In the past, Chatterbox has expressed skepticism toward Gaines’ project. The students’ initial speculation that Deep Throat was Pat Buchanan was patently ridiculous. The case for Buchanan on paper is better than you might think, but had they looked up from their printouts and observed Buchanan’s near-pathological commitment to personal loyalty, they would have understood how poorly cast he was for the role. (Buchanan’s own Deep Throat candidate is Lowell Weicker, a bizarre choice that mainly reflects Buchanan’s unwillingness to accuse any former White House comrade of behavior that he considers beneath contempt.) Chatterbox also felt the students (in concert with former Nixon White House counsel and Deep Throat sleuth John Dean) had dismissed the “G-man” Theory—the idea, most forcefully argued in the Atlantic by Jim Mann, that Deep Throat had to work at the FBI—rather too hastily and with far too little evidence.

But during the past year, Chatterbox has been rethinking his commitment to the G-man Theory in light of two pieces of evidence. The first is Dean’s and the Gaines group’s observation that a November 1973 Woodward and Bernstein Post story was sourced anonymously to “White House sources.” That’s significant because in All the President’s Men, Woodward and Bernstein say that Deep Throat was a source on this story. That would make Deep Throat a White House aide, wouldn’t it? The second troubling piece of evidence, flagged by Brown political scientist Darrel M. West, was a Playboy interview that J. Anthony Lukas conducted with Woodward in 1989. In that interview, Woodward flatly denied that Deep Throat was someone in the “intelligence community.” On first considering these two inconvenient facts, Chatterbox argued that they didn’t put the G-man Theory out of business. Over time, though, Chatterbox has been more inclined to think that they do.

The beauty of the Fred Fielding theory is that it can accommodate the most forceful part of Mann’s argument—that Deep Throat, whoever he was, had ready access to FBI files. Both Dean and Fielding (who was Dean’s deputy) did have an appallingly vast knowledge of what the FBI knew, and Gaines’ class has painstakingly matched records from the Nixon White House showing that Dean and Fielding knew about particular incidents with passages in All the President’s Men in which Deep Throat tips off Woodward about those same incidents. “I think they really have added new information,” says Ron Rosenbaum, who during the period of Watergate revelations wrote a Village Voice column titled “Wallowing in Watergate.” Gaines and Co. also found intriguing evidence suggesting that Woodward and Bernstein strained to keep Fielding out of their Post stories, which is just how one would pamper a highly valuable source. And it’s hard to dismiss the stated opinion of H.R. Haldeman—who was in an excellent position to know—that Fielding was Deep Throat. (One more thing: Why is Carl Bernstein—who is well-practiced at parrying Deep Throat theories—reacting so peculiarly to Gaines’ declaration? He went ballistic, saying Gaines “should be disaccredited.”)

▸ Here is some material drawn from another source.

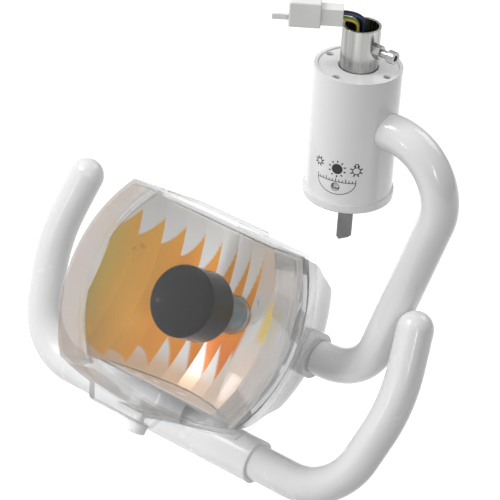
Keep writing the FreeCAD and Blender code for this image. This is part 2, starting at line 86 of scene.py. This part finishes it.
# ------------------------------------------------------------------ materials
COAT_ROUGHNESS = 0.08
WEAR_FINER = 3.1             # how much finer the uneven gloss is than the mottling
GRAIN_DEPTH = 0.0004         # metres
RIPPLE_DEPTH = 0.0006        # metres
CLEAR_IOR = 1.49             # acrylic, and close to glass
SHINE_IOR = 1.34             # lower than the real one, so a wall of two faces doesn't shine twice as much
SHINE_MOST = 0.6


def new_material(name):
    m = bpy.data.materials.new(name)
    m.use_nodes = True
    return m, m.node_tree, m.node_tree.nodes["Principled BSDF"]


def noise(nt, scale, detail=3.0, stretch=(1, 1, 1)):
    tc = nt.nodes.new("ShaderNodeTexCoord")
    mp = nt.nodes.new("ShaderNodeMapping")
    mp.inputs["Scale"].default_value = stretch
    tx = nt.nodes.new("ShaderNodeTexNoise")
    tx.inputs["Scale"].default_value = scale
    tx.inputs["Detail"].default_value = detail
    nt.links.new(tc.outputs["Object"], mp.inputs["Vector"])
    nt.links.new(mp.outputs["Vector"], tx.inputs["Vector"])
    return tx.outputs["Fac"]


def ramp(nt, source, stops):
    """Colours at the given places of a value that runs 0 to 1."""
    r = nt.nodes.new("ShaderNodeValToRGB")
    while len(r.color_ramp.elements) < len(stops):
        r.color_ramp.elements.new(0.5)
    for e, (pos, col) in zip(r.color_ramp.elements, stops):
        e.position = pos
        e.color = (*col, 1)
    nt.links.new(source, r.inputs["Fac"])
    return r.outputs["Color"]


def grey(v):
    return (v, v, v)


def tint(col, k):
    return tuple(min(1.0, c * k) for c in col)


def mottled(nt, source, low, high):
    return ramp(nt, source, [(0.3, low), (0.7, high)])


def bumps(nt, height, strength, depth):
    bp = nt.nodes.new("ShaderNodeBump")
    bp.inputs["Strength"].default_value = strength
    bp.inputs["Distance"].default_value = depth
    nt.links.new(height, bp.inputs["Height"])
    return bp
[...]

Dean and Leonard Garment  (who was Fielding’s boss after Dean left the White House) both wrote Deep Throat books arguing, among other things, that Fielding wasn’t Deep Throat. (Dean continues to believe it wasn’t Fielding. “Not even close,” he e-mailed Chatterbox today.) The evidence Dean and Garment used in their respective books to clear Fielding was very weak. Garment let Fielding off the hook with the observation that Fielding, though “shrewd enough for the role,” was not the sort to be “point man in the enterprise of exposing his friend John Dean. And world-weariness is not Fred’s style.” Here is Dean’s evidence:

When Bob Haldeman speculated that it might be my former deputy, Fred Fielding, it caused a slight problem for Fred, who [in 1981] was under consideration to become White House counsel for President Reagan. Woodward, however, assured the Reagan people that it wasn’t Fred. I learned this from Fielding [italics Chatterbox’s].

You don’t have to be a game theoretician to figure out that if Fielding is Deep Throat, he lied to Dean.

Fielding is said to be an extremely charming man, and Chatterbox assumes Dean and Garment are very fond of him. If they knew Fielding to be Deep Throat, would they actively protect him by writing books full of lies? Chatterbox doesn’t think so. Writing a book requires a lot of effort, and neither Dean nor Garment likely wants to go down in history as a liar. (Incidentally, we should be clear that Fielding, if he is Deep Throat, needs protection: As a practicing Washington attorney, Fielding could lose clients if he were shown to be a blabbermouth. Fielding declined to answer queries from Chatterbox by phone and e-mail.)

It is possible, though, to imagine that the Deep Throat obsession Dean and Garment share reflects some tormenting sense (possibly unconscious) that Deep Throat was right under their noses. As, of course, he would have been if Deep Throat were Fielding. Maybe they couldn’t face the unpleasant truth that they’d been betrayed by their faithful deputy. But they could still feel driven to find the culprit all the same, while feeling such affection for and loyalty to Fielding that if Fielding told Dean that Woodward had cleared him, then, by golly, Woodward cleared him. End of discussion.

Which takes Chatterbox back to that January 1981 clipping from the Washington Post. It says Fielding has been named White House counsel to Ronald Reagan, and notes that Haldeman “speculated that Fielding was the mysterious ‘Deep Throat’ who helped Washington Post reporters Bob Woodward and Carl Bernstein break the scandal. Fielding emphatically denied it.” If, when this story was written, Woodward had already cleared Fielding in some public forum (as Garment’s book claims he had), the Post would have been extremely remiss not to mention that. And if Woodward had cleared Fielding privately to a few key administration officials … well, you could argue the Post would have been remiss not to mention that, either. Setting aside the thorny ethical questions, it would have been weird for the Post to leave unanswered the “was Fielding Deep Throat” question if it knew a) that Fielding wanted that questioned answered; and b) that someone in the Reagan White House would be in a position to share that information with the public (as Fielding, via Dean, eventually did). Incidentally, in the 22 years since then, no Reagan White House official that Chatterbox is aware of has told the story of Woodward’s papal blessing to Fielding. The simple explanation would be that Woodward never gave one.